July 11, 2007, 04:43
The pistol is a new Glock 17. I know about the taboo on lead bullets and glock barrels, and I am very carefully checking. Believe me the very first bullets thru the brand new never fired bore were clocking honest 1170 average.

Anyway so far so good. I guess I can just be happy I'm saving powder:)


fire for effect
August 09, 2007, 06:48
Id slug the barrel and see if it is .355 or .357. But you are right, If the gun shoots good and you have no pressure signs, then just be thankful fo the God of Guns has blessed you.

August 09, 2007, 10:17
Were the loading data based upon jacketed or lead bullets? Lead bullets, along with coated and plated lead bullets, often run faster with the same powder charge than do jacketed bullets. They are generally softer and seal the bore better. I'll bet that if you used 124 FMJs on top of your same load, they'd chrono slower. Also, the polygonal rifling in the Glock can increase velocities a bit too.

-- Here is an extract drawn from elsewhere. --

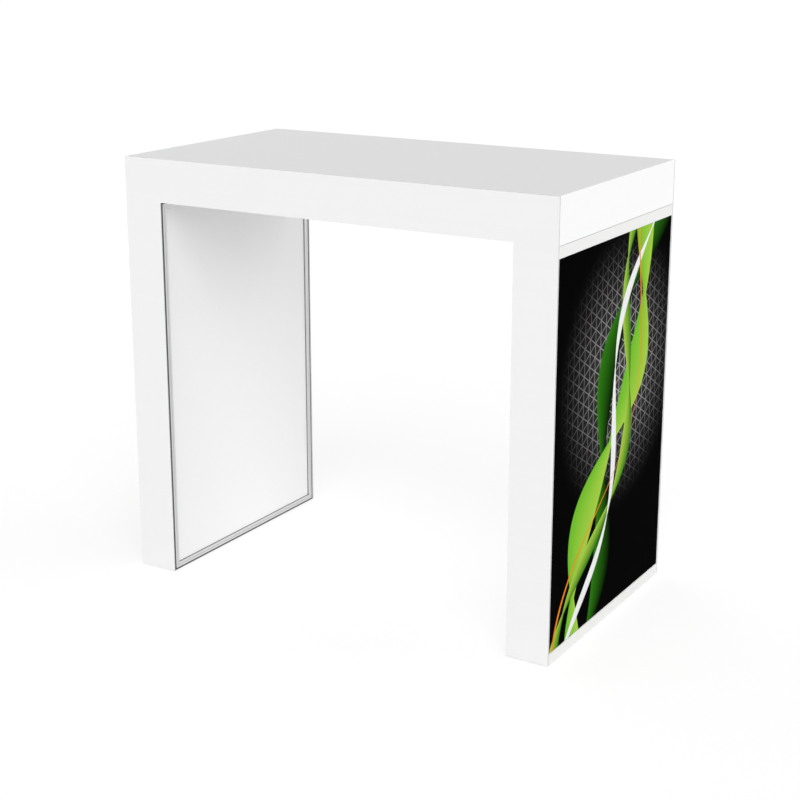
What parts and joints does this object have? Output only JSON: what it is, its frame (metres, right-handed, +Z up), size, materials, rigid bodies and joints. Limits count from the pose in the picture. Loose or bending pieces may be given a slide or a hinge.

BTW, with what are the Bear Creeks coated?

August 12, 2007, 17:48
I have used Barry's 115gr round nose plated and Winny 231. Cleaner than unique, used both. I started at 10% under recommended and worked from there. Loaded to where it would crank the action. No lead to clean and no need to worry about the Glock and lead bullet thing. I have put many thousands down range with this load. I have had some very accurate results, more accurate than commercial.